Generative Gaussian Splatting for Unbounded 3D City Generation
Haozhe Xie, Zhaoxi Chen, Fangzhou Hong, Ziwei Liu
TL;DR
GaussianCity introduces a compact BEV-Point representation and a BEV-Point Decoder to enable unbounded 3D city generation with 3D Gaussian Splatting. By filtering to visible BEV points and decoupling position-related and style-related attributes, it keeps VRAM usage constant while achieving high realism and efficiency, outperforming prior NeRF-based and Gauss-splat methods with significant speedups. The approach is validated on GoogleEarth and KITTI-360, showing state-of-the-art results in drone-view and street-view generation, along with thorough ablations and analysis of limitations. This work enables scalable, real-time generation of large-scale city scenes with practical implications for gaming, simulation, and VR/AR applications.
Abstract
3D city generation with NeRF-based methods shows promising generation results but is computationally inefficient.
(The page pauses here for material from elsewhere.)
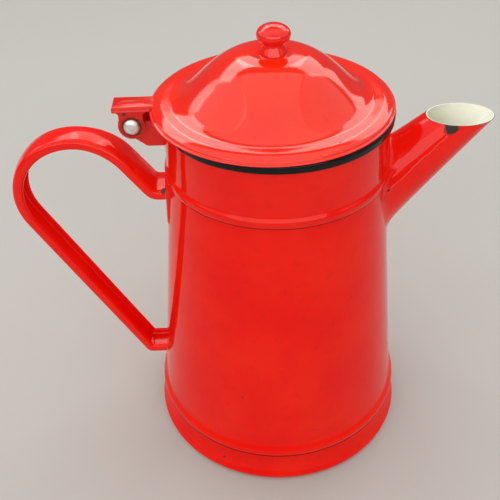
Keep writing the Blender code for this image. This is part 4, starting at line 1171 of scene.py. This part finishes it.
def lamp(name, azimuth, elevation, across, upright, radiance):
    """A rectangular soft lamp facing the pot, placed and sized by angles.

    Azimuth 0 is behind the pot and 90 at its right.
    """
    turn, rise = math.radians(azimuth), math.radians(elevation)
    away = Vector((math.sin(turn) * math.cos(rise), math.cos(turn) * math.cos(rise),
                   math.sin(rise)))
    place = AIM + away * LAMP_DISTANCE
    width = 2 * LAMP_DISTANCE * math.tan(math.radians(across / 2))
    height = 2 * LAMP_DISTANCE * math.tan(math.radians(upright / 2))
    data = bpy.data.lights.new(name, "AREA")
    data.shape = "RECTANGLE"
    data.size = width
    data.size_y = height
    data.energy = radiance * 4 * width * height
    data.color = LAMP_COLOUR
    made = bpy.data.objects.new(name, data)
    made.location = place
    made.rotation_euler = (AIM - place).to_track_quat("-Z", "Y").to_euler()
    bpy.context.scene.collection.objects.link(made)


floor()
lamp("window_left", -35, 43, 34, 17, 2.4)
lamp("window_middle", 2, 41, 33, 20, 1.75)
lamp("window_right", 36, 39, 28, 24, 1.9)
lamp("window_left_low", -55, 25, 11, 15, 1.8)
lamp("window_right_low", 46, 21, 12, 12, 1.7)
lamp("side_left", -94, 40, 66, 45, 0.75)
lamp("side_right", 90, 39, 60, 45, 0.55)
lamp("ceiling", 180, 88, 56, 56, 0.72)
lamp("front", 182, 30, 84, 34, 1.6)
world = bpy.data.worlds.new("studio")
world.use_nodes = True
world.node_tree.nodes["Background"].inputs["Color"].default_value = SKY_COLOUR
world.node_tree.nodes["Background"].inputs["Strength"].default_value = SKY_STRENGTH
bpy.context.scene.world = world
bpy.context.scene.view_settings.view_transform = "Standard"

# The photograph's viewpoint
camera_data = bpy.data.cameras.new("camera")
camera_data.sensor_width = SENSOR_WIDTH
camera_data.lens = LENS
camera = bpy.data.objects.new("camera", camera_data)
ahead = Vector((0, math.cos(ELEVATION), -math.sin(ELEVATION)))
side_on = Vector((1, 0, 0))
above = side_on.cross(ahead)
right = side_on * math.cos(ROLL) + above * math.sin(ROLL)
top = above * math.cos(ROLL) - side_on * math.sin(ROLL)
turn = Matrix((right, top, -ahead)).transposed().to_4x4()
camera.matrix_world = Matrix.Translation(CAMERA_PLACE) @ turn
bpy.context.scene.collection.objects.link(camera)
bpy.context.scene.camera = camera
Recently 3D Gaussian Splatting (3D-GS) has emerged as a highly efficient alternative for object-level 3D generation. However, adapting 3D-GS from finite-scale 3D objects and humans to infinite-scale 3D cities is non-trivial. Unbounded 3D city generation entails significant storage overhead (out-of-memory issues), arising from the need to expand points to billions, often demanding hundreds of Gigabytes of VRAM for a city scene spanning 10km^2. In this paper, we propose GaussianCity, a generative Gaussian Splatting framework dedicated to efficiently synthesizing unbounded 3D cities with a single feed-forward pass. Our key insights are two-fold: 1) Compact 3D Scene Representation: We introduce BEV-Point as a highly compact intermediate representation, ensuring that the growth in VRAM usage for unbounded scenes remains constant, thus enabling unbounded city generation. 2) Spatial-aware Gaussian Attribute Decoder: We present spatial-aware BEV-Point decoder to produce 3D Gaussian attributes, which leverages Point Serializer to integrate the structural and contextual characteristics of BEV points. Extensive experiments demonstrate that GaussianCity achieves state-of-the-art results in both drone-view and street-view 3D city generation. Notably, compared to CityDreamer, GaussianCity exhibits superior performance with a speedup of 60 times (10.72 FPS v.s. 0.18 FPS).